Foto: Ville Juurikkala

(Helsinki 2007 – Juhani Artto) Finnish legislation does not offer much protection to agency hired labour. Moreover, the handful of agreements with regard to agency hired labour, which have been hammered out by labour market parties often leave agency hired labour bereft of the benefits which are usually enjoyed by employees with regular jobs.

For the largest trade union confederation SAK the current situation in respect of agency hired labour is totally unacceptable. In recent years the problem has become more critical as the use of agency hired labour has dramatically increased.

In the last few months, an SAK task force has worked out reform proposals, which would improve, in all essentials, the status of agency hired labour. The confederation wants these proposals to be taken seriously in the parliamentary election campaigns and in the government programme negotiations following the 18 March 2007 election.

A decisive step forward would, in most cases, be achieved by making agency hired labour regular employees of job agencies so they would be guaranteed a certain wage or salary even during periods when their agencies were unable to find work for them.

In Sweden, the guarantee wage/salary system has already been applied to working life for some time. The experience has been positive as the system has limited the extent to which regular jobs are being replaced by agency hired labour.
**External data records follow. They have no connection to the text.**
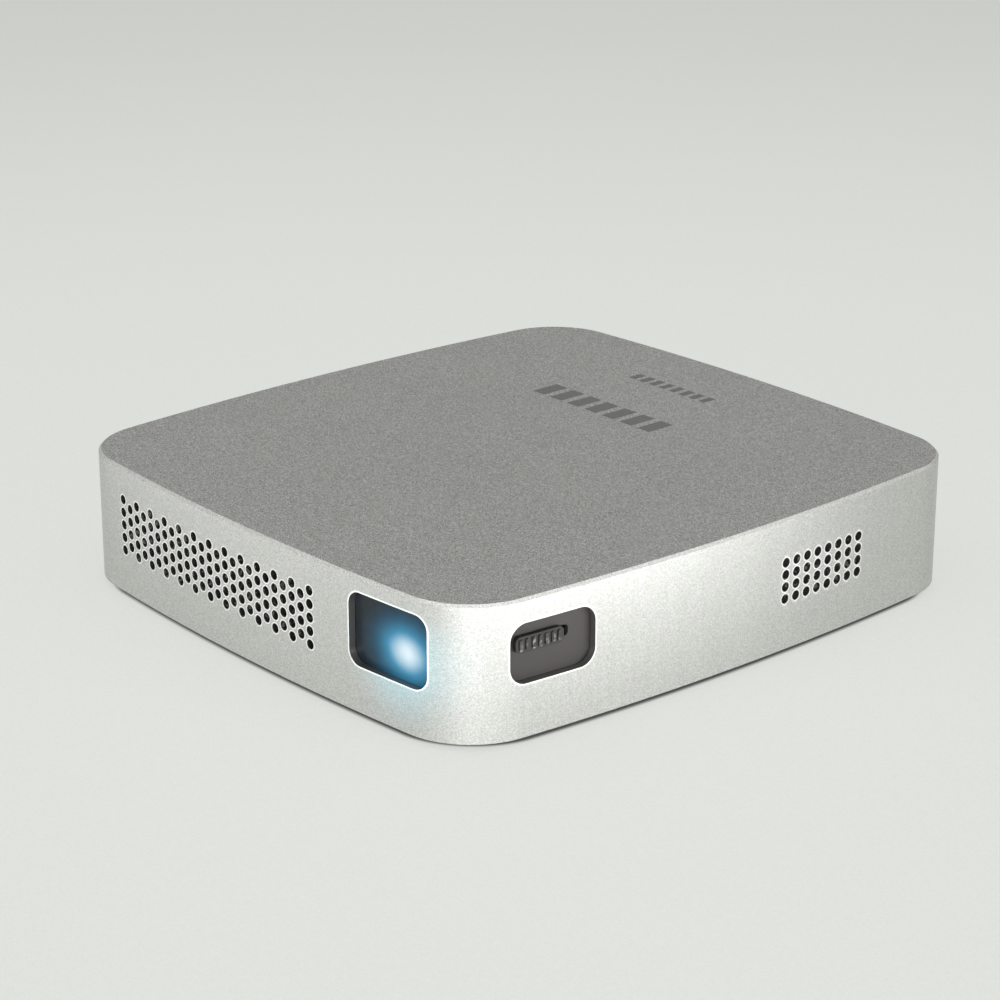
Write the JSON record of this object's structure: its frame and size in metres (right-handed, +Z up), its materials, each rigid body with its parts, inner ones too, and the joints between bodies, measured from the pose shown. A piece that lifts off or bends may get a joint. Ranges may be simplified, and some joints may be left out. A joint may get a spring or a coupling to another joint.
{
  "type": "home projector",
  "caption": "Low square pocket projector with bowed aluminium sides, a recessed lens window, a side focus slider, vent grids, rear sockets and rubber feet.",
  "frame": {"origin": "floor under the middle of the body, where the feet stand", "axes": "+Z up; -Y is the lens face; +Y is the socket face; +X is the side with the focus slider"},
  "size_m": [0.0987, 0.1056, 0.0215],
  "materials": {
    "shell": "bead-blasted, with a bright cut edge",
    "cover_plastic": "matt black",
    "foot_rubber": "soft black",
    "dark_screw": "blackened",
    "steel": "plain",
    "brass": "machined",
    "label": "printed film, left blank",
    "window_glass": "smoked",
    "lens_glass": "coated",
    "black_anodised": "black anodised",
    "panel_plastic": "satin black",
    "grip_plastic": "satin black, pale ribs",
    "engine_cast": "die cast, dark",
    "lid_sheet": "plain sheet",
    "optic_glass": "clear",
    "coated_glass": "dichroic",
    "led_board": "white solder mask",
    "led_die": "phosphor and silicone",
    "chip_package": "ceramic package with a mirror window",
    "green_board": "green solder mask",
    "flex": "amber film",
    "copper": "copper",
    "fin_metal": "plain fins",
    "fan_plastic": "matt black",
    "rotor_plastic": "black",
    "winding": "enamelled copper",
    "red_lead": "red sleeve",
    "black_lead": "black sleeve",
    "tin_plate": "tin plate",
    "chip_black": "moulded",
    "coil_black": "ferrite and sleeves",
    "tray_plastic": "matt",
    "cell_wrap": "blue wrap",
    "cone_paper": "coated paper",
    "mesh_cloth": "black cloth",
    "socket_metal": "nickel plate",
    "socket_plastic": "black",
    "ir_plastic": "dark red, see-through to infrared",
    "key_metal": "bead-blasted",
    "key_plastic": "black",
    "antenna_film": "film with copper"
  },
  "bodies": {
    "case": {"top_shell": "shell", "bottom_cover": "cover_plastic", "base_screws": "dark_screw", "rubber_feet": "foot_rubber", "tripod_insert": "brass", "rating_label": "label", "lens_window": "window_glass", "lens_hood": "panel_plastic", "lens_mount": "engine_cast", "focus_panel": "panel_plastic", "lever_pivot": "steel", "engine_housing": "engine_cast", "engine_lid": "lid_sheet", "engine_screws": "steel", "prism_pair": "optic_glass", "dichroic_mirror": "coated_glass", "relay_lens": "optic_glass", "collimators": "optic_glass", "led_boards": "led_board", "led_emitters": "led_die", "mirror_chip": "chip_package", "chip_board": "green_board", "chip_flex": "flex", "heat_spreaders": "copper", "heat_pipe": "copper", "heat_sink": "fin_metal", "fan_housing": "fan_plastic", "fan_cover": "fan_plastic", "fan_stator": "winding", "fan_screws": "steel", "fan_leads": "red_lead", "main_board": "green_board", "shield_can": "tin_plate", "board_chips": "chip_black", "board_screws": "steel", "driver_board": "green_board", "driver_coils": "coil_black", "battery_tray": "tray_plastic", "battery_cells": "cell_wrap", "battery_board": "green_board", "battery_leads": "red_lead", "speaker_frame": "key_plastic", "speaker_cone": "cone_paper", "speaker_mesh": "mesh_cloth", "speaker_leads": "black_lead", "hdmi_socket": "socket_metal", "usb_socket": "socket_metal", "card_slot": "socket_metal", "audio_jack": "socket_plastic", "dc_jack": "socket_plastic", "ir_window": "ir_plastic", "key_switch": "key_plastic", "wifi_antenna": "antenna_film"},
    "slider": {"focus_slider": "grip_plastic"},
    "lever": {"focus_lever": "steel"},
    "lens_group": {"focus_barrel": "black_anodised", "front_lens": "lens_glass", "rear_lens": "lens_glass"},
    "rotor": {"fan_rotor": "rotor_plastic"},
    "key": {"power_button": "key_metal"}
  },
  "joints": [
    {"name": "focus_slide", "type": "slide", "parent": "case", "child": "slider", "axis": [0.0794, 0.9968, 0], "range_m": [-0.0006, 0.004]},
    {"name": "lever_turn", "type": "hinge", "parent": "case", "child": "lever", "pos_m": [0.0216, -0.03485, 0.01915], "axis": [0, 0, 1], "range_deg": [-2.2, 12.5]},
    {"name": "lens_slide", "type": "slide", "parent": "case", "child": "lens_group", "axis": [0, 1, 0], "range_m": [-0.0004, 0.0023]},
    {"name": "fan_spin", "type": "hinge", "parent": "case", "child": "rotor", "pos_m": [-0.021, -0.018, 0.0075], "axis": [0, 0, 1], "continuous": true},
    {"name": "power_press", "type": "slide", "parent": "case", "child": "key", "axis": [0.9996, 0.0272, 0], "range_m": [0, 0.0004], "stiffness_N_per_m": 300, "springref_m": -0.001}
  ],
  "couplings": [
    {"joint": "lever_turn", "follows": "focus_slide", "rad_per_m": 48.189},
    {"joint": "lens_slide", "follows": "focus_slide", "ratio": 0.49839}
  ]
}
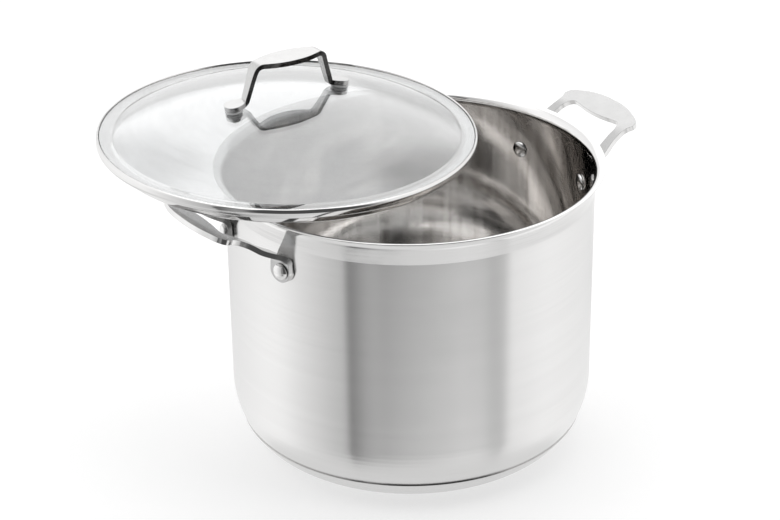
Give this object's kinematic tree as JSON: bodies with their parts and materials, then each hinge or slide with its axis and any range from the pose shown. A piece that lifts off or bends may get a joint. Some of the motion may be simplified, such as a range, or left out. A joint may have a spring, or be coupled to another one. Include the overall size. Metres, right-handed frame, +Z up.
{
  "type": "water bath canner",
  "caption": "Tall round stainless steel pot with a flared lip, riveted loop handles and a glass lid resting ajar across its rim.",
  "frame": {"origin": "centre of the flat underside of the base", "axes": "+Z up along the pot's axis; the two loop handles point along +X and -X; the lid lies ajar towards -X and +Y"},
  "size_m": [0.376, 0.3367, 0.2812],
  "materials": {
    "body_steel": "fine horizontal brushing outside under a mirror band at the lip, polished inside",
    "base_steel": "fine brushed side, spun-finish underside",
    "core_aluminium": "plain rolled disc, sealed inside the base",
    "cast_steel": "satin faces with polished edges",
    "rim_steel": "mirror polished rolled band",
    "fastener_steel": "polished",
    "lid_glass": "clear tempered glass",
    "silicone": "matt grey translucent silicone"
  },
  "bodies": {
    "pot": {"pot_shell": "body_steel", "base_core": "core_aluminium", "base_cap": "base_steel", "handle_left": "cast_steel", "handle_right": "cast_steel", "rivet_left_a": "fastener_steel", "rivet_left_b": "fastener_steel", "rivet_right_a": "fastener_steel", "rivet_right_b": "fastener_steel"},
    "lid": {"lid_glass": "lid_glass", "lid_rim": "rim_steel", "lid_handle": "cast_steel", "foot_seal_left": "silicone", "foot_seal_right": "silicone", "glass_seal_left": "silicone", "glass_seal_right": "silicone", "screw_washer_left": "fastener_steel", "screw_washer_right": "fastener_steel", "lid_screw_left": "fastener_steel", "lid_screw_right": "fastener_steel"}
  },
  "joints": [
    {"name": "lid_lift", "type": "slide", "parent": "pot", "child": "lid", "axis": [0, 0, 1], "range_m": [0, 0.2]}
  ]
}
Another major improvement would be giving shop stewards the right to represent agency hired labour working at their work places. The shop stewards should also have the right to be informed about pay and other working conditions of agency hired labour.

Nikolas Elomaa

Nikolas Elomaa, SAK’s expert on working conditions, emphasises that SAK’s goal is not to totally ban the use of agency hired labour.

“For some people, such as students, fixed term agency hired work may be proper. Such work may also improve employment opportunities”, Elomaa says. “However, the rapid growth of agency hired work and its expansion to industries where it was not meant to be applied, is worrying.”

For employees who have regular jobs, use of agency hired labour has two faces. In ‘worst case’ examples, employers have replaced a large proportion of their regular employees by agency hired labour. On the other hand, there have been cases where employers have used agency hired labour as a reserve pool of labour which has strengthened job security for regular employees.

In 2005, the total turnover of the job agencies was EUR650 millions. Experts expect the rapid growth in this sector to continue. On a final note, it should be borne in mind that an agency hired labour system, as exists in Finland today, was only legalised a decade ago.

The story is mainly based on Pirjo Pajunen&#;8217s article Turvatonta työtä (Unsafe work), published in December 2006 by SAK’s monthly Palkkatyöläinen. It was first published in English in Trade Union News from Finland.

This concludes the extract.